養老孟司氏、なぜ「他人が自分をどう思うか」を気に病むのか?:日経ビジネス電子版

 いつしか「社会への貢献」より、個人としての成功を第一にする社会が変わっていってしまった。

 そして、子どもたちもみな誰もが、「自分の生きる意味は自分のなかにある」と、暗黙のうちに思わされているようになっているといいます。それが常識だろうと....

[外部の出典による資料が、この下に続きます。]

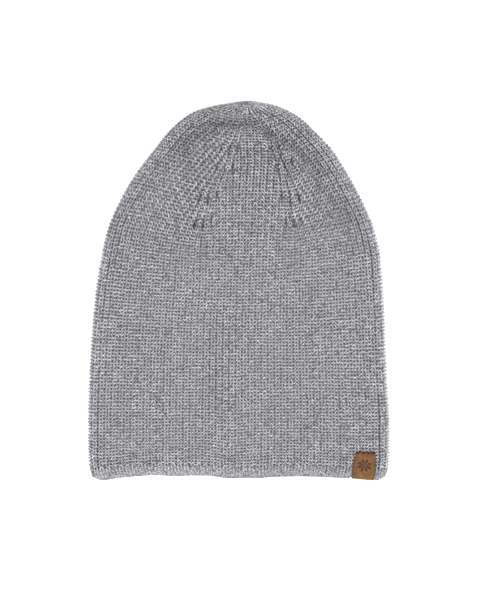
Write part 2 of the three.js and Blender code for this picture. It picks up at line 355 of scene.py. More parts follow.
# The lights, in metres: name, place, size and power
LIGHTS = [
    ("key", (-0.7, -1.2, 1.7), 1.4, 46),
    ("fill", (1.5, 0.2, 1.5), 1.6, 20),
]

# The camera, straight above
CAMERA_HEIGHT = 3.0
OUTLINE_HEIGHT = 0.006  # of the beanie's outline above the floor, in metres
PICTURE_MIDDLE = (0.9, 138.3)  # on the table, in millimetres
PICTURE_HEIGHT = 0.4622  # of the floor in metres, top to bottom
SENSOR = 36

# The steps at which the curves of the rings and of the hem's lift are kept
RING_STEPS = 5800
LIFT_STEPS = 464

# Small steps that give directions, in courses and in radians
COURSE_STEP = 0.05
ANGLE_STEP = 0.004
LABEL_ANGLE_STEP = 0.02

# The label's places on the front are found by halving the courses up to this one
LABEL_SEARCH = 80.0
HALVINGS = 40


def smooth_step(low, high, value):
    """0 up to low and 1 from high on. With low above high it falls from 1 to 0."""
    t = np.clip((value - low) / (high - low), 0, 1)
    return t * t * (3 - 2 * t)


def effect(course, strength, *spans):
    """How strong an effect is at a course."""
    for span in spans:
        strength = strength * smooth_step(*span, course)
    return strength


def bell(away, width):
    return np.exp(-((away / width) ** 2))


def blend(ends, share):
    return ends[0] + (ends[1] - ends[0]) * share


def trough(number):
    """0 at each whole number and 1 half way between two: the valley between two ribs or courses."""
    return 0.5 - 0.5 * np.cos(2 * math.pi * number)


def unit(vectors):
    return vectors / np.maximum(np.linalg.norm(vectors, axis=-1, keepdims=True), 1e-12)


def smooth_columns(rows, fine):
    """Every column of a table on a curve that never overshoots, at the fine steps of its first column."""
    at, values = rows[:, 0], rows[:, 1:]
    steps = np.diff(values, axis=0) / np.diff(at)[:, None]
    slopes = np.vstack([steps[:1], np.zeros_like(steps[1:]), steps[-1:]])
    before, after = steps[:-1], steps[1:]
    same_way = before * after > 0
    total = np.where(same_way, before + after, 1)
    slopes[1:-1] = np.where(same_way, 2 * before * after / total, 0)
    i = np.clip(np.searchsorted(at, fine) - 1, 0, len(at) - 2)
    span = (at[i + 1] - at[i])[:, None]
    t = (fine[:, None] - at[i][:, None]) / span
    straight = blend((values[i], values[i + 1]), smooth_step(0, 1, t))
    return (straight + t * (1 - t) * span * ((1 - t) * slopes[i] - t * slopes[i + 1])).T


FINE = np.linspace(0, LAST_COURSE, RING_STEPS + 1)
CURVES = smooth_columns(RINGS, FINE)
FINE_X = np.linspace(*HEM_LIFT[[0, -1], 0], LIFT_STEPS + 1)
LIFTS = smooth_columns(HEM_LIFT, FINE_X)[0]


def ring_at(course):
    return [np.interp(course, FINE, curve) for curve in CURVES]


def dent_depth(x, y):
    depth = np.zeros(np.broadcast(x, y).shape)
    for x0, y0, x1, y1, deep, width in DENTS:
        dx, dy = x1 - x0, y1 - y0
        t = np.clip(((x - x0) * dx + (y - y0) * dy) / (dx * dx + dy * dy), 0, 1)
        away = np.hypot(x - x0 - t * dx, y - y0 - t * dy)
        depth = np.maximum(depth, deep * bell(away, width))
    return depth


def height_of(course, angle):
    """How far up the table a place of the outer surface lies."""
    front, edge, back = ring_at(course)[:3]
    middle = np.where(np.sin(angle) >= 0, front, back)
    return middle + (edge - middle) * np.cos(angle) ** 2


def surface(course, angle):
    """Points of the bag's outer surface. The front runs from angle 0, the right fold, to pi at the left."""
    front, edge, back, left, right, top, fold, under = ring_at(course)
    across = np.cos(angle)
    reach = np.abs(across)
    half_width = (right - left) / 2
    x = (left + right) / 2 + half_width * across
    upper = np.sin(angle) >= 0
    middle = np.where(upper, front, back)
    y = middle + (edge - middle) * reach**2
    y = y + np.interp(x, FINE_X, LIFTS) * (1 - smooth_step(0, HEM_LIFT_COURSES, course))
    crown = (1 - reach**UPPER_FULLNESS) ** UPPER_ROUNDNESS
    z_upper = fold + (top - fold) * crown - dent_depth(x, y) * crown
    power = np.maximum(2 * half_width / np.maximum(fold - under, 1), LEAST_LOWER_POWER)
    z_lower = fold - (fold - under) * np.sqrt(1 - reach**power)
    z_lower = np.where(z_lower < FLAT, 0, z_lower)
    return np.stack([x, y, np.where(upper, z_upper, z_lower)], axis=-1)


def surface_normals(course, angle):
    """The bag's own outward directions, from small steps along and round it."""
    up = surface(course + COURSE_STEP, angle) - surface(np.maximum(course - COURSE_STEP, 0), angle)
    along = surface(course, angle + ANGLE_STEP) - surface(course, angle - ANGLE_STEP)
    return unit(np.cross(up, along))


def grid_normals(points):
    """The outward direction at each point of a closed grid of rows, from its neighbours."""
    along = np.roll(points, -1, axis=1) - np.roll(points, 1, axis=1)
    return unit(np.cross(np.gradient(points, axis=0), along))


def x_of(course, angle):
    left, right = ring_at(course)[3:5]
    return (left + right) / 2 + (right - left) / 2 * np.cos(angle)


def fold_distance(course, angle):
    """How far each place lies from the nearer fold, seen from above."""
    left, right = ring_at(course)[3:5]
    return (right - left) / 2 * (1 - np.abs(np.cos(angle)))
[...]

自己実現」などといいますが、自分が何かを実現する場は外部にしか存在しない。より噛み砕いていえば、人生の意味は自分だけで完結するものではなく、常に周囲の人、社会との関係から生まれる、ということです。とすれば、日常生活において、意味を見出せる場は、まさに共同体でしかない。『バカの壁』(新潮新書/2003年)

(出所:日経ビジネス

 自身と他者の関わり、自己実現のために、他者を犠牲にしたら、「世のために人のために」はならず、汲々とし、ぎすぎすとした生きにくい社会になってしまうのかもしれません。

 

 

日本では、物質的な豊かさのみを追い求めるのではなく、包括的なウェルビーイングを重視する姿勢やトレンドが、企業および組織の戦略やビジネスアイデアにも影響を与えています。住みやすく、安全な社会やコミュニティが好まれ、文化的な充実や美食へのあくなき探求など、数字に表れない価値が日本ではより重視されてきているのです。(出所:世界経済フォーラム

 こうした提言が時として、勘違いを生むのかもしれません。目的と手段を取り違えるようになったりするのかもしれません。「世のため人のため」にと共同体の中で努力し、その努力が成就すると、ご褒美としての豊かさがあるのではないでしょうか。

自己実現」、自己の内面的な成功も、個人が追い求める物資的豊かさも、「世のため人のため」になってこそ、享受できるものなのではないでしょうか。